A practical hybrid model uses automated measurement for high-volume standard products, which typically represent 70-80% of production volume, while maintaining manual stations for specialty products, R&D samples, and complaint investigation. The Contest 2 serves as the manual measurement backbone for its speed and versatility across lens types, including soft, rigid, toric, multifocal, and ortho-k designs. The Contest MP handles the high-volume production stream with automated tray processing. Both systems share the same measurement technology, Moiré Deflectometry, ensuring consistent results regardless of which workflow processes the lens.
This shared technology base is critical for measurement correlation. When a complaint investigation requires re-measurement on a manual station of a lens originally measured on the automated line, the results must agree. Systems built on different measurement principles produce systematic offsets that complicate investigation. Systems sharing the same technology do not.
Scaling Automated Inspection with Production Growth
One of the strategic advantages of automated contact lens inspection is linear scalability. Adding a second automated station doubles throughput. Adding a third triples it. Each station operates with identical measurement parameters, identical tolerances, and identical data management, eliminating the inter-operator variation that scales with manual stations.
For manufacturers planning significant capacity expansion, the Metro Cell modular platform provides an architecture designed for growth. Additional measurement modules integrate into the existing platform without requiring replacement of the base system. A facility that begins with optical power verification can add thickness measurement, surface quality analysis, or cosmetic inspection as production requirements evolve.
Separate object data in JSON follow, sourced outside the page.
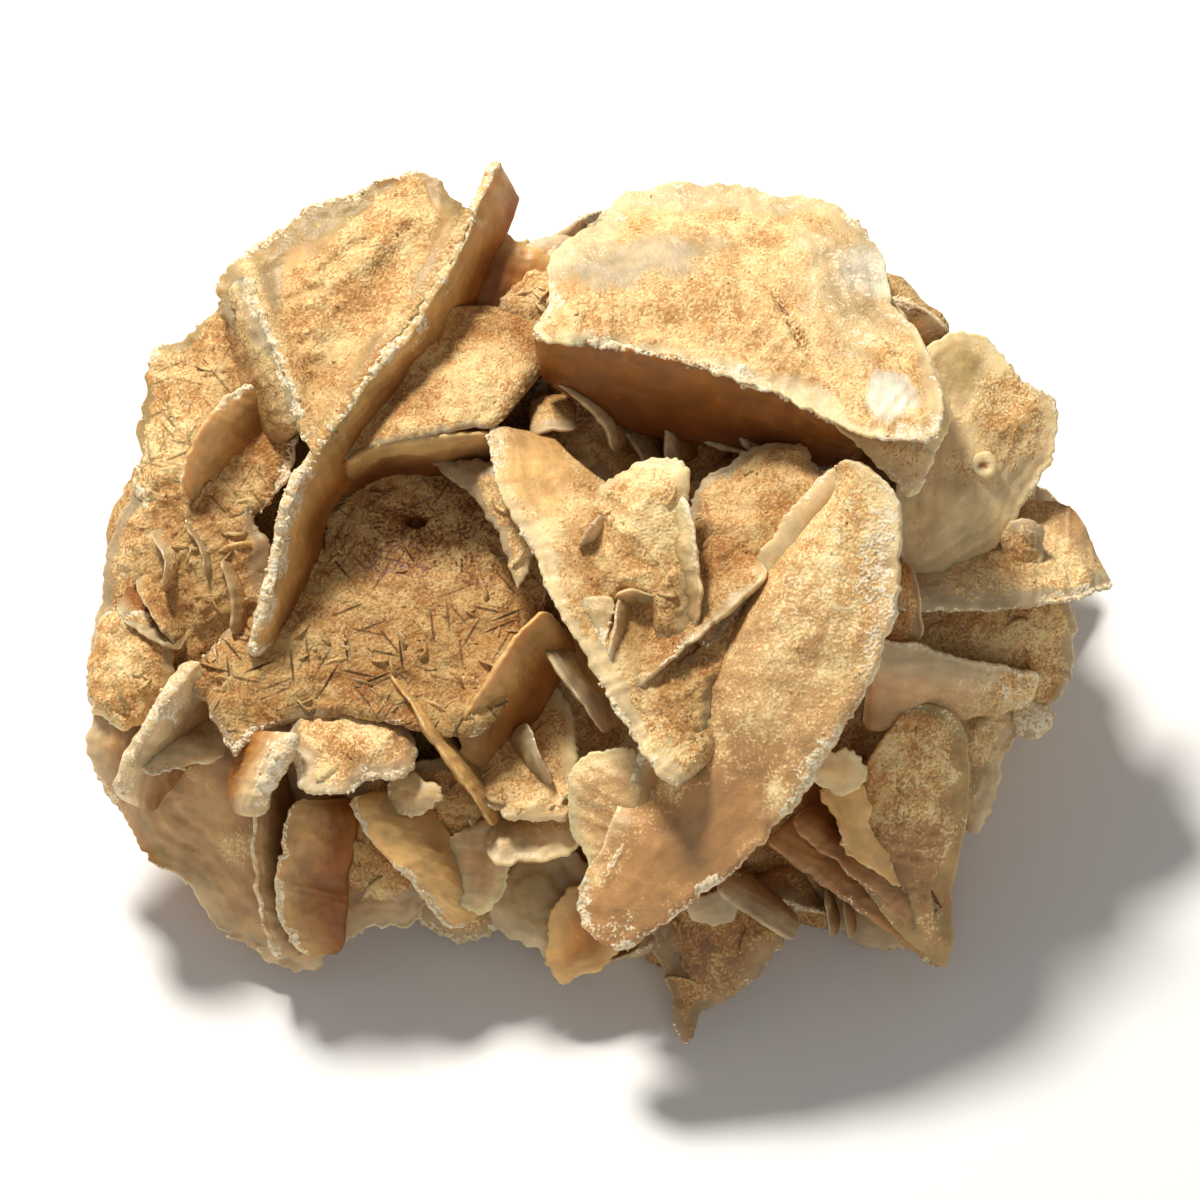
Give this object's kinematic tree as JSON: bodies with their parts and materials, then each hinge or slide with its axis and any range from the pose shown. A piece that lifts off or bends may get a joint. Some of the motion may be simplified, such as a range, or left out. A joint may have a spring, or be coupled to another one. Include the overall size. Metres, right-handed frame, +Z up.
{
  "type": "gypsum sand rose",
  "caption": "Sand rose: a natural cluster of intergrown, lens-shaped gypsum crystals with golden sandy faces, amber undersides and pale worn rims.",
  "frame": {"origin": "middle of the rose's box, on the plane of its flat broken base", "axes": "+X along the rose's longest side, to the right as seen from the front; +Y from the front to the back; +Z up from the base"},
  "size_m": [0.1033, 0.087, 0.0543],
  "materials": {
    "sandy_gypsum": "matt golden sand crust on the faces, smooth honey-amber translucent undersides and rims, white crumbly worn edges"
  },
  "bodies": {
    "root": {"sand_rose": "sandy_gypsum"}
  },
  "joints": []
}
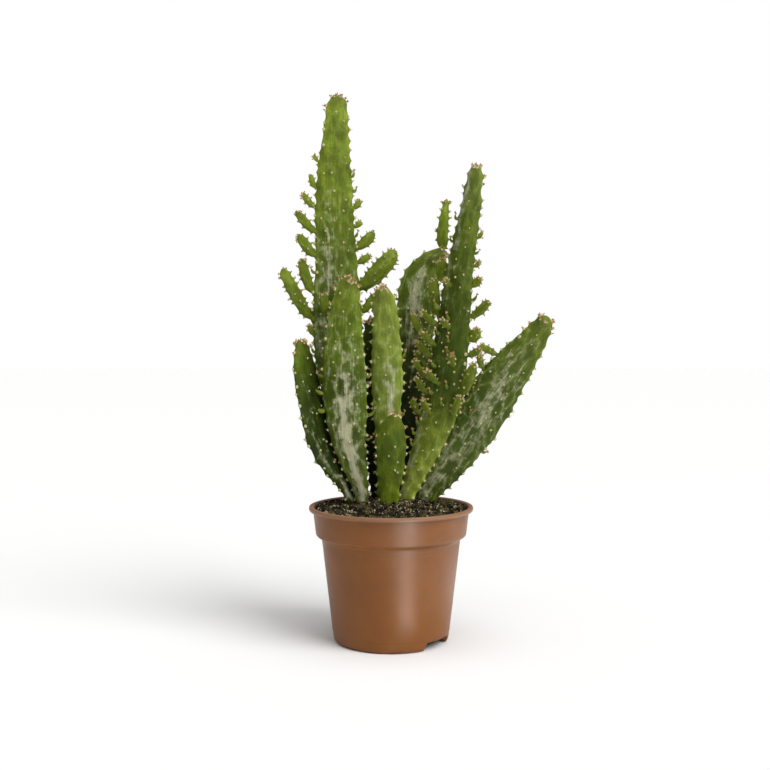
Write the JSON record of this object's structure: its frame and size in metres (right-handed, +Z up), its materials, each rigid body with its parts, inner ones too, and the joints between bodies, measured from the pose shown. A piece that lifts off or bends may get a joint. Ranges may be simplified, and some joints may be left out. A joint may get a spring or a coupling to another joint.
{
  "type": "potted paddle cactus",
  "caption": "Young flat-jointed cactus with tall and leaning pads and small offset pads on their edges, standing in soil in a tapered plastic nursery pot.",
  "frame": {"origin": "centre of the pot's underside, on the surface it stands on", "axes": "+Z up through the pot's axis, -Y towards the front of the plant, +X towards the big leaning pad"},
  "size_m": [0.1984, 0.12, 0.403],
  "materials": {
    "pot_plastic": "satin, thin moulded plastic",
    "potting_soil": null,
    "pad_skin": "waxy green skin with pale grey-green marbling and cream areoles",
    "offset_skin": "waxy lighter green skin with cream and pink-brown areoles"
  },
  "bodies": {
    "root": {"back_pad": "pad_skin", "back_pad_offset_01": "offset_skin", "front_left_pad": "pad_skin", "inner_pad": "pad_skin", "leaning_right_pad": "pad_skin", "leaning_right_pad_offset_01": "offset_skin", "leaning_right_pad_offset_02": "offset_skin", "middle_pad": "pad_skin", "nursery_pot": "pot_plastic", "outer_left_pad": "pad_skin", "potting_soil": "potting_soil", "small_front_pad": "pad_skin", "tall_left_stem": "pad_skin", "tall_left_stem_offset_01": "offset_skin", "tall_left_stem_offset_02": "offset_skin", "tall_left_stem_offset_03": "offset_skin", "tall_left_stem_offset_04": "offset_skin", "tall_left_stem_offset_05": "offset_skin", "tall_left_stem_offset_06": "offset_skin", "tall_left_stem_offset_07": "offset_skin", "tall_left_stem_offset_08": "offset_skin", "tall_left_stem_offset_09": "offset_skin", "tall_left_stem_offset_10": "offset_skin", "tall_left_stem_offset_11": "offset_skin", "tall_left_stem_offset_12": "offset_skin", "tall_left_stem_offset_13": "offset_skin", "tall_left_stem_offset_14": "offset_skin", "tall_left_stem_offset_15": "offset_skin", "tall_left_stem_offset_16": "offset_skin", "tall_left_stem_offset_17": "offset_skin", "tall_right_stem": "pad_skin", "tall_right_stem_offset_01": "offset_skin", "tall_right_stem_offset_02": "offset_skin", "tall_right_stem_offset_03": "offset_skin", "tall_right_stem_offset_04": "offset_skin", "tall_right_stem_offset_05": "offset_skin", "tall_right_stem_offset_06": "offset_skin", "tall_right_stem_offset_07": "offset_skin", "tall_right_stem_offset_08": "offset_skin", "tall_right_stem_offset_09": "offset_skin", "tall_right_stem_offset_10": "offset_skin", "tall_right_stem_offset_11": "offset_skin", "tall_right_stem_offset_12": "offset_skin", "tall_right_stem_offset_13": "offset_skin", "tall_right_stem_offset_14": "offset_skin", "tall_right_stem_offset_15": "offset_skin", "tall_right_stem_offset_16": "offset_skin", "tall_right_stem_offset_17": "offset_skin", "tall_right_stem_offset_18": "offset_skin", "tall_right_stem_offset_19": "offset_skin", "tall_right_stem_offset_20": "offset_skin", "tall_right_stem_offset_21": "offset_skin", "tall_right_stem_offset_22": "offset_skin", "tall_right_stem_offset_23": "offset_skin"}
  },
  "joints": []
}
The modular approach protects the initial investment while enabling capability expansion.
Multi-station configurations managed by a single controller consolidate data management and reduce the number of integration points with quality management systems. A single data stream from the QC line to the MES simplifies both the technical integration and the regulatory documentation of the measurement process.
Building Quality Control That Matches Production Ambition
The question is not whether automated contact lens inspection produces better results than manual inspection. The measurement physics are identical. Moiré Deflectometry captures the same optical power data whether the lens was loaded by a robotic tray handler or a human hand. The advantage of automation lies in everything surrounding the measurement: consistent handling, eliminated positioning variability, objective pass/fail decisions, automatic documentation, and throughput that matches modern production rates.
For manufacturers producing fewer than 5,000 lenses per day with diverse product mix, manual workflows using systems like the Contest 2 deliver excellent measurement quality with maximum flexibility. For manufacturers exceeding 10,000 lenses per day with pressure for higher inspection coverage, the Contest MP and Metro Cell provide automated contact lens quality control workflows that transform the QC station from a production constraint into a seamless step in the manufacturing process.
The transition is not about replacing operators with machines. It is about deploying human expertise where it creates the most value: interpreting trends, investigating anomalies, improving processes, and making the engineering decisions that no automated system can make.
The measurement takes 3 seconds. The decision to inspect every lens, or to trust the ones you did not measure, takes much longer to live with.
Disclaimer: This document is intended for educational use only. It does not represent legal, regulatory, or certification advice, and should not be interpreted as a declaration of compliance or approval by Rotlex or any regulatory authority.